Sinners sent a parallel surge of pride through me like Black Panther (2018). Of course, both masterpieces belong to Ryan Coogler. Both are necessary and make me proud. Black Panther made me hungry to be a part and Sinners told me I already am. The former gives the potential of a people who aren’t violently disrupted by colonization. The latter is the true power in the Black American seat of the African Diaspora.

I appreciate that Ryan states he is not an anomaly. Yes, he is a Black director but his achievements shine among any group of directors. No one matched his gross in 2018 at the box office. In 2025 he is bringing cinema back, audiences are excited to view his work multiple times. Blackness informs his art and is the subject he preserves and shows the vastness and richness of. He doesn’t fall into the trap of other professionals who don’t want to be a “Black” *insert career*. They try to avoid the box so badly that they build a new one. Their scope is limited for fear that pulling from heritage, culture, and instinct will cage them. I don’t see this happening to Ryan, he pulls from everything.

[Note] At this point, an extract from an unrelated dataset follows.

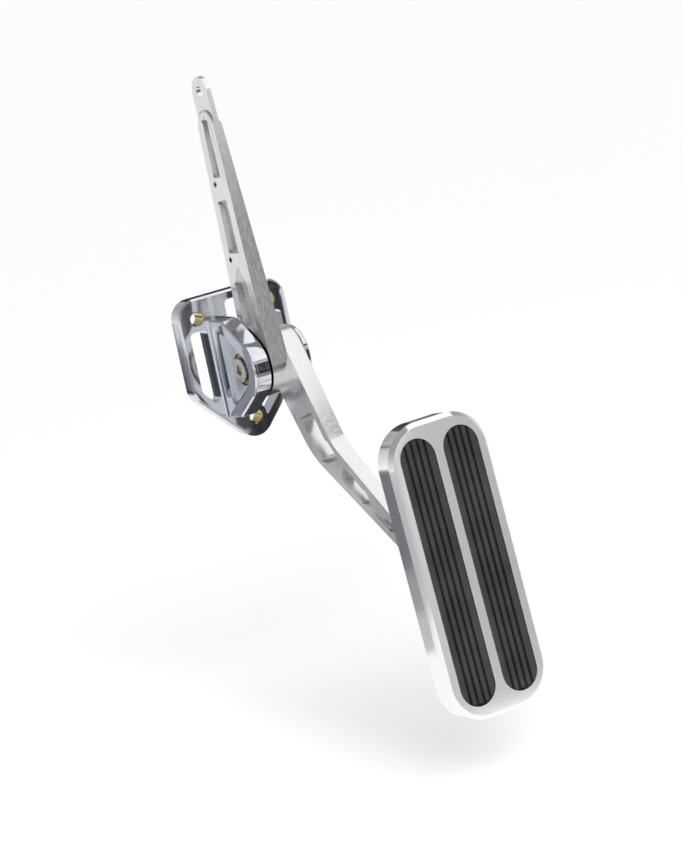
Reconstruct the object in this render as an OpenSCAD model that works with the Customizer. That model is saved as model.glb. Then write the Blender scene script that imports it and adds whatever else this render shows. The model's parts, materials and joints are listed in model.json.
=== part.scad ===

Sinners is why we need as much original work as possible. It’s why creating needs to be left to the creatives and not the C-suite. I laughed, I cried, wished I had someone who’s body won’t forget me, felt a little anxious at times, and cheered Hogwood’s demise. I saw my great grandparents in the Mississippi cotton fields. The film is funny, frightening, humorous, sexy, truthful, gorgeous, culturally rich, and historically accurate. It is full. It has everything a cinematic experience needs without sacrificing its soul.

Thank you, Ryan, Zinzi, Ruth, Autumn, Hannah, Ludwig, Serena, the entire cast, and every crew member for the time you put into this film. I will carry it with me forever, it has changed my life.